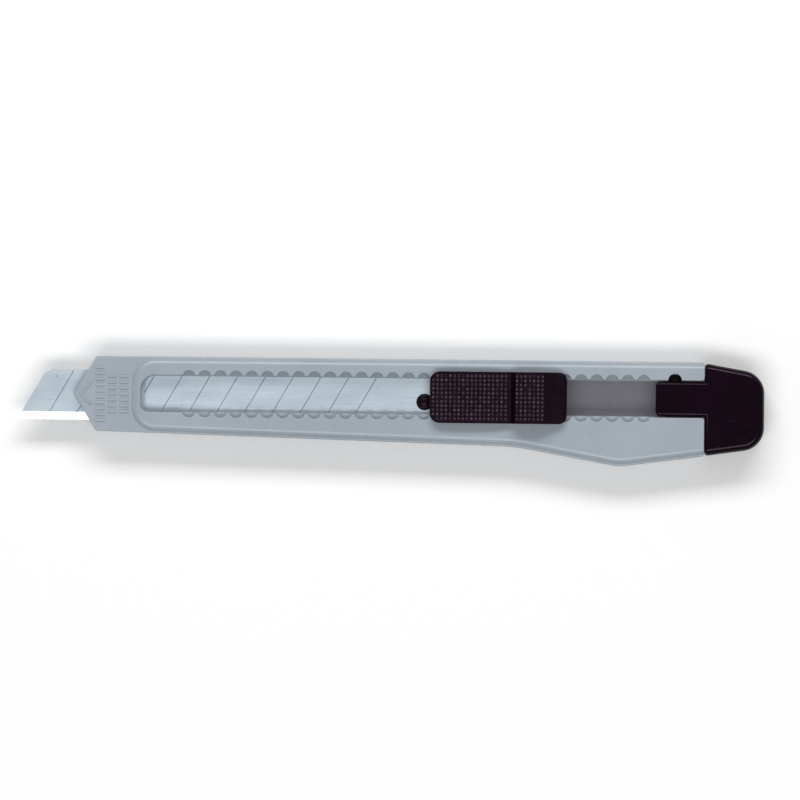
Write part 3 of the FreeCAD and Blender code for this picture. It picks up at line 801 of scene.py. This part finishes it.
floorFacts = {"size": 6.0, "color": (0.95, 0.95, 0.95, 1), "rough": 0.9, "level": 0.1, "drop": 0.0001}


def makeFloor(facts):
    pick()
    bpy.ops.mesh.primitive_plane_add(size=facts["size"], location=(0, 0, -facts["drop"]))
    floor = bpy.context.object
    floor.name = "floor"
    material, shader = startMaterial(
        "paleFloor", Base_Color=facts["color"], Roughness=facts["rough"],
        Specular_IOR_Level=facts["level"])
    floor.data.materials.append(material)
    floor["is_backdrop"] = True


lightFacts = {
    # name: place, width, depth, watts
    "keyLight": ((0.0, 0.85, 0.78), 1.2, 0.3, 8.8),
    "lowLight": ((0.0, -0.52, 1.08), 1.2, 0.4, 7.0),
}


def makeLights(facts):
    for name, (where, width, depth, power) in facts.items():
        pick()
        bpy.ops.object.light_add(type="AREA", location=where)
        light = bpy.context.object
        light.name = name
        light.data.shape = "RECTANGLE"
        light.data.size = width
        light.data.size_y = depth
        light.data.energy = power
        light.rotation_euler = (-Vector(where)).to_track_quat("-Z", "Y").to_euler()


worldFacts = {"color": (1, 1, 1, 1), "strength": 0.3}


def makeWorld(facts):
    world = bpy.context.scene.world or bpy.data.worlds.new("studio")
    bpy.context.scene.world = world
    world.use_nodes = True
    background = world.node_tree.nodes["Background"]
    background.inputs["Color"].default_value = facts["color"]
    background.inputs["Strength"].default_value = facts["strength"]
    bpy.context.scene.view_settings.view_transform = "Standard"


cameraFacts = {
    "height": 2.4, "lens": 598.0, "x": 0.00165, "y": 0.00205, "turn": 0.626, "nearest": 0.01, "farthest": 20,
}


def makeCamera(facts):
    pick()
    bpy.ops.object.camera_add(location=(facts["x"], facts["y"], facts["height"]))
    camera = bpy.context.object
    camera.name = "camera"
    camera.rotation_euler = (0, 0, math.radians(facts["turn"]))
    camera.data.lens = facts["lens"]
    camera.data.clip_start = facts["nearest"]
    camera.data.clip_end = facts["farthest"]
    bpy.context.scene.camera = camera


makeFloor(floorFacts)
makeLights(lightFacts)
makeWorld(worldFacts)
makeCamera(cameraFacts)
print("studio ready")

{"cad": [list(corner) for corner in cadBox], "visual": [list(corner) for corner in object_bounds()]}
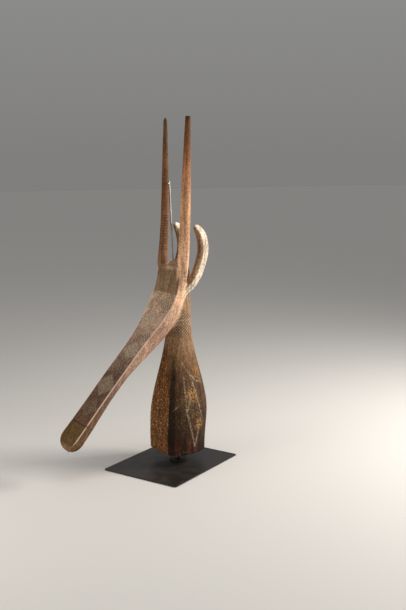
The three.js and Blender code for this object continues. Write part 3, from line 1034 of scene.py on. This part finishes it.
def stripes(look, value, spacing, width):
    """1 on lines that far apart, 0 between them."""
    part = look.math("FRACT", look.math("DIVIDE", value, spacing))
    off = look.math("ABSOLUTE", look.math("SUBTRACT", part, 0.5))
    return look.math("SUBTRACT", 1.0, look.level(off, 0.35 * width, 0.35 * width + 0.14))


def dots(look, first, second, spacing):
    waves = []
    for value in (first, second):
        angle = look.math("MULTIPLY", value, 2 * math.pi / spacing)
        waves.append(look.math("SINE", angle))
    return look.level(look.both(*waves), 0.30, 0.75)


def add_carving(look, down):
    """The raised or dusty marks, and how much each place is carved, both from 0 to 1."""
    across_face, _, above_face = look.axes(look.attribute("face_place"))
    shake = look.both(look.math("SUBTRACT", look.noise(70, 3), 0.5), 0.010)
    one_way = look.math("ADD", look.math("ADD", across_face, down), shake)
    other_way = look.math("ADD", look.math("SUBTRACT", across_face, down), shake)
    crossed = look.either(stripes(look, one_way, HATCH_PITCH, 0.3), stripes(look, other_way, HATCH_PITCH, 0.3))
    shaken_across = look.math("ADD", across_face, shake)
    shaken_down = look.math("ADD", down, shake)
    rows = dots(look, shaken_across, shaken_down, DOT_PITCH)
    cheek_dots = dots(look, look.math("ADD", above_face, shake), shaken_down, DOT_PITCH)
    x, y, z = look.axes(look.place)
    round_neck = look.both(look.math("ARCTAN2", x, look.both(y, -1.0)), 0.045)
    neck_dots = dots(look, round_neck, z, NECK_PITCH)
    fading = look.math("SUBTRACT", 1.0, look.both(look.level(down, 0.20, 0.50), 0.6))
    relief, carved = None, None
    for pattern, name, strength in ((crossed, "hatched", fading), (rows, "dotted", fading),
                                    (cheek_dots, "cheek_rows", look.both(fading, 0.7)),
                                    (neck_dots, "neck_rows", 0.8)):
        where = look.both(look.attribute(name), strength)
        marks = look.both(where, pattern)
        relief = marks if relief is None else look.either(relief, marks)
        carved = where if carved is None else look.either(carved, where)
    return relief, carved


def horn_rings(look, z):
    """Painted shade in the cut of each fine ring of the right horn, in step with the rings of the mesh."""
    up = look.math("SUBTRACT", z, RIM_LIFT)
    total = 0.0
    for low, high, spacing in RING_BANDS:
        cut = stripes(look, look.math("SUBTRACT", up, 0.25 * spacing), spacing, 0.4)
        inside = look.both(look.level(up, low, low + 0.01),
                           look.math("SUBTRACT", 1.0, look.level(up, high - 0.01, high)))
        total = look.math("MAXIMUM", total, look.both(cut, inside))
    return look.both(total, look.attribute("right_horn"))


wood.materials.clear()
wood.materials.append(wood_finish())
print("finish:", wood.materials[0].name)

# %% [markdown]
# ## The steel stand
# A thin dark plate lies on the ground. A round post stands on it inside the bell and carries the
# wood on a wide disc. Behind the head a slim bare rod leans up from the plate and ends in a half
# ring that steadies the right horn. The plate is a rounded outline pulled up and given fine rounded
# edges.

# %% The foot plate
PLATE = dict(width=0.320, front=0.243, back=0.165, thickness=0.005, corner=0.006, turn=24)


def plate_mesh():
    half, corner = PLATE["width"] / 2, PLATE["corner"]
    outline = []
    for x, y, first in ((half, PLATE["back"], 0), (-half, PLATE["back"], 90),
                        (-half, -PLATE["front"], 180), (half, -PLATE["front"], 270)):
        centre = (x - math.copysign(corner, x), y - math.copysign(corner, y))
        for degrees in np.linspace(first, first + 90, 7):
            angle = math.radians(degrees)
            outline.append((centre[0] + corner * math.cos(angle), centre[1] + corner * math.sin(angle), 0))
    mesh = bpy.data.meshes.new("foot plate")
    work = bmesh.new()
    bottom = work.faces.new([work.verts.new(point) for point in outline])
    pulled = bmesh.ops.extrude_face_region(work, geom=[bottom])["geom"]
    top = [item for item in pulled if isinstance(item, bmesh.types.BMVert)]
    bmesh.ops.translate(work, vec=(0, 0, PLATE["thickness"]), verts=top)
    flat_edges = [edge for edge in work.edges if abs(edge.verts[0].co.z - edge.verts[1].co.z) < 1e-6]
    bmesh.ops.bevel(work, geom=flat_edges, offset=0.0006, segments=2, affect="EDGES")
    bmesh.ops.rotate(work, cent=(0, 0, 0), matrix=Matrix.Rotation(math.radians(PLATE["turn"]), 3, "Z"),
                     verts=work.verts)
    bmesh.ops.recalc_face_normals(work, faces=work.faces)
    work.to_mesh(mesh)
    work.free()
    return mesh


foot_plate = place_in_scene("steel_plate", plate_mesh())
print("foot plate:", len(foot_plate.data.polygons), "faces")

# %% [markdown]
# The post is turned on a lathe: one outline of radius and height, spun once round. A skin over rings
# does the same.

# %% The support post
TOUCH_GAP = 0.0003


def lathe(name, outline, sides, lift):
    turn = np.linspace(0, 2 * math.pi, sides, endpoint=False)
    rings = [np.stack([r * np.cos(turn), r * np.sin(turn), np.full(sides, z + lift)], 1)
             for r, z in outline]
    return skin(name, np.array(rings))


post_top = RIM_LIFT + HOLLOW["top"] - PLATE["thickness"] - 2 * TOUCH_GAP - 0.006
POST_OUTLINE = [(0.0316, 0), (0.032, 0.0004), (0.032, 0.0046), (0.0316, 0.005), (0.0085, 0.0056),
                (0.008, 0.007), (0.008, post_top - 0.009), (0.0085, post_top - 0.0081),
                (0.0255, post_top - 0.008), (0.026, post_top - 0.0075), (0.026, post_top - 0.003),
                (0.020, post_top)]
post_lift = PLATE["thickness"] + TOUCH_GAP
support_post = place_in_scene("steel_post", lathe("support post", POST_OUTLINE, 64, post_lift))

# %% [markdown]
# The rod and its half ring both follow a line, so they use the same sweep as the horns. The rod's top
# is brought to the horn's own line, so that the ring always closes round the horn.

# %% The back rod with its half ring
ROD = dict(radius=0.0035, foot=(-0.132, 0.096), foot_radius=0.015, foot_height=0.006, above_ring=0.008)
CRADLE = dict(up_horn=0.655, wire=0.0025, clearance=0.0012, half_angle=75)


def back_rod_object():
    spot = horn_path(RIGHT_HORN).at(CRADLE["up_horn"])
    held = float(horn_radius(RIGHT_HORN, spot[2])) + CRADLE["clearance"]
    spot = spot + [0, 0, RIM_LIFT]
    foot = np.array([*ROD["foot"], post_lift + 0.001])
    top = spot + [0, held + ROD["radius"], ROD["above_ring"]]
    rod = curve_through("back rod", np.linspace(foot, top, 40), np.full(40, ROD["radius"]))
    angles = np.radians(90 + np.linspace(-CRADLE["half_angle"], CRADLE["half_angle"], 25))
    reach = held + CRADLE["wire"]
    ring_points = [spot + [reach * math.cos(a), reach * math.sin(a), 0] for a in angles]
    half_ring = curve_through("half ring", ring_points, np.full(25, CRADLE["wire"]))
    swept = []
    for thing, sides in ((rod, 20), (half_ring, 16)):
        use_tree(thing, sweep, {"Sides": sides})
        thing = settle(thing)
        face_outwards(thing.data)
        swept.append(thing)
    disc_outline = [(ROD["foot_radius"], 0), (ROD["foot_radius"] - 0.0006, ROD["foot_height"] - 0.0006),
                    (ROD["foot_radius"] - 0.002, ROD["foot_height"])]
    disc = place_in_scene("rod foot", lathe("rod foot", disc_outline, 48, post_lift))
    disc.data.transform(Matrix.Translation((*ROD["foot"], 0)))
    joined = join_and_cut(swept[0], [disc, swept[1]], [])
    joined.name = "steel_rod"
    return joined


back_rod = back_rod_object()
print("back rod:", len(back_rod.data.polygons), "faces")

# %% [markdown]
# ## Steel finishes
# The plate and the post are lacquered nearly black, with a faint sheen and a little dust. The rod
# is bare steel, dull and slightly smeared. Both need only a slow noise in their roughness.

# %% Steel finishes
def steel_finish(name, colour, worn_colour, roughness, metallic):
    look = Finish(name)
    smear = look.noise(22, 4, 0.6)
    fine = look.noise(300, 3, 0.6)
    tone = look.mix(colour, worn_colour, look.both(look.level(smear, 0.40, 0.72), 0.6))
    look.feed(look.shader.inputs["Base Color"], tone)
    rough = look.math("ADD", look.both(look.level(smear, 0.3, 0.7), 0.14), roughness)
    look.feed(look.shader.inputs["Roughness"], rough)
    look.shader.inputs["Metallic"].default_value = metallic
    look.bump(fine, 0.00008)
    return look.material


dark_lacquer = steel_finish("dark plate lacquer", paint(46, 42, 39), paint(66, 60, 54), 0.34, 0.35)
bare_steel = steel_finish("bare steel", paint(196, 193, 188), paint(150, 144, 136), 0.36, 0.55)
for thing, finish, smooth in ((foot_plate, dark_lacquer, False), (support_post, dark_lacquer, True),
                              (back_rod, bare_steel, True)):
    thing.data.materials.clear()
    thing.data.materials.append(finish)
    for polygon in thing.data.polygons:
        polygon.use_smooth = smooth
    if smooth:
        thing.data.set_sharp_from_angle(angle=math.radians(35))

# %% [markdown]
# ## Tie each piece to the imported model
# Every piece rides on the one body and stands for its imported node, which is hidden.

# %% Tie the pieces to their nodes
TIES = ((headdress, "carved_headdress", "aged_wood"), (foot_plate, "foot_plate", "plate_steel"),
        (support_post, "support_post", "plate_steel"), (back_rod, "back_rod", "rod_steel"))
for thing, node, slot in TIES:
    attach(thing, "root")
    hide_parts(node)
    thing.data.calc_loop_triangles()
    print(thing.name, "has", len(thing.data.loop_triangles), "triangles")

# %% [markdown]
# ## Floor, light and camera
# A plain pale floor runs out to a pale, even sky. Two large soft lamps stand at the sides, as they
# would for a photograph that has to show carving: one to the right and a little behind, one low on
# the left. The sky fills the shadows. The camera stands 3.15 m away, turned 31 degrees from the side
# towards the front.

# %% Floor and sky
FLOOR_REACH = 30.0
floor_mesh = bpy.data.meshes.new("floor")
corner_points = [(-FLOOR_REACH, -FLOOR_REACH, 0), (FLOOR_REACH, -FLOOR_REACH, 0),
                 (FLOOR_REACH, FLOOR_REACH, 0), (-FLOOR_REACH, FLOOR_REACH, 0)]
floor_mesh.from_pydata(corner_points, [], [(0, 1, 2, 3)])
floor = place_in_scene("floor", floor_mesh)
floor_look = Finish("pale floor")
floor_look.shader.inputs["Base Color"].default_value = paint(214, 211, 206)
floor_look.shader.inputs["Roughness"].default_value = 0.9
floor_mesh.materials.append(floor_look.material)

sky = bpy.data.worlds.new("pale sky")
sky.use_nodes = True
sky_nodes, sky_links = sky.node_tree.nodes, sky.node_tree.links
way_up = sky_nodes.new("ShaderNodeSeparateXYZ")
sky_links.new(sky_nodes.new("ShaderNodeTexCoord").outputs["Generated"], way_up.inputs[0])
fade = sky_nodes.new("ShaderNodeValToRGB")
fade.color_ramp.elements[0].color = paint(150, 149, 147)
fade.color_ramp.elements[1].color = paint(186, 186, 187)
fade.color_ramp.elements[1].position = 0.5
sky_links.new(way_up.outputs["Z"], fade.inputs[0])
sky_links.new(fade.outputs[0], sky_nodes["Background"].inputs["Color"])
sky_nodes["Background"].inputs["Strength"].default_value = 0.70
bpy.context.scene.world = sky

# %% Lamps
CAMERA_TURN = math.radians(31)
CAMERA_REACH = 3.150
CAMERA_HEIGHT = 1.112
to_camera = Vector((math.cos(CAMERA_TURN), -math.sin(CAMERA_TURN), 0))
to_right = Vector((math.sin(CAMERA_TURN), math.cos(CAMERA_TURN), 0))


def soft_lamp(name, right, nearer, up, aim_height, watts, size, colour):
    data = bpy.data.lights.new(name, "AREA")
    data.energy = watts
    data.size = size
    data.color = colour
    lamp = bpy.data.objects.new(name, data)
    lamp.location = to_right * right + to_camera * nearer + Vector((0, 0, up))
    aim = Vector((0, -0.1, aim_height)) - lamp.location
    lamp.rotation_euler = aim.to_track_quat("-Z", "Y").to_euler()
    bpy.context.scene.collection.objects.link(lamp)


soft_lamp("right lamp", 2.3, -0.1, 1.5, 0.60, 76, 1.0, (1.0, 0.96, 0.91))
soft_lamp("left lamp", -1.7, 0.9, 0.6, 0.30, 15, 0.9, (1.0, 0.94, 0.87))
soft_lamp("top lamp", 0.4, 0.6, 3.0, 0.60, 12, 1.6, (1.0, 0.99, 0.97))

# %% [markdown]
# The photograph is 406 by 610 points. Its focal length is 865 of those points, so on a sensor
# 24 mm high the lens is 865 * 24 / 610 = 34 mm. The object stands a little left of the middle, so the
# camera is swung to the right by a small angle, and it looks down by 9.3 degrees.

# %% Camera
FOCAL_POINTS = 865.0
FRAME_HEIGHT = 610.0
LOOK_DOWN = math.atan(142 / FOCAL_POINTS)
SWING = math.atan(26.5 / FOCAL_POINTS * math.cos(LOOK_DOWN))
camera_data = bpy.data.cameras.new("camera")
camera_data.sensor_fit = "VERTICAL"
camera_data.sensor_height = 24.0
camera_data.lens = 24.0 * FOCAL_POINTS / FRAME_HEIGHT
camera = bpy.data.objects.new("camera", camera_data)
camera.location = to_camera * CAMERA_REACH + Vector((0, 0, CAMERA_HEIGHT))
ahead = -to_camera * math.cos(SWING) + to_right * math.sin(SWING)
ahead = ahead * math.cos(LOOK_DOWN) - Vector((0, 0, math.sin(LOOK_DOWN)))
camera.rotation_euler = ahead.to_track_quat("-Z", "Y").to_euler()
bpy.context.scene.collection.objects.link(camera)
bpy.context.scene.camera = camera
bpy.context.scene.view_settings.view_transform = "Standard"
★ ★ ★ ★ ★ ★ ★
◆ EXERCISE BRIEF
Identify each line of the material where the word "this" shows up, and copy it.

◆ EXERCISE ANSWER
Write part 3 of the FreeCAD and Blender code for this picture. It picks up at line 801 of scene.py. This part finishes it.
The three.js and Blender code for this object continues. Write part 3, from line 1034 of scene.py on. This part finishes it.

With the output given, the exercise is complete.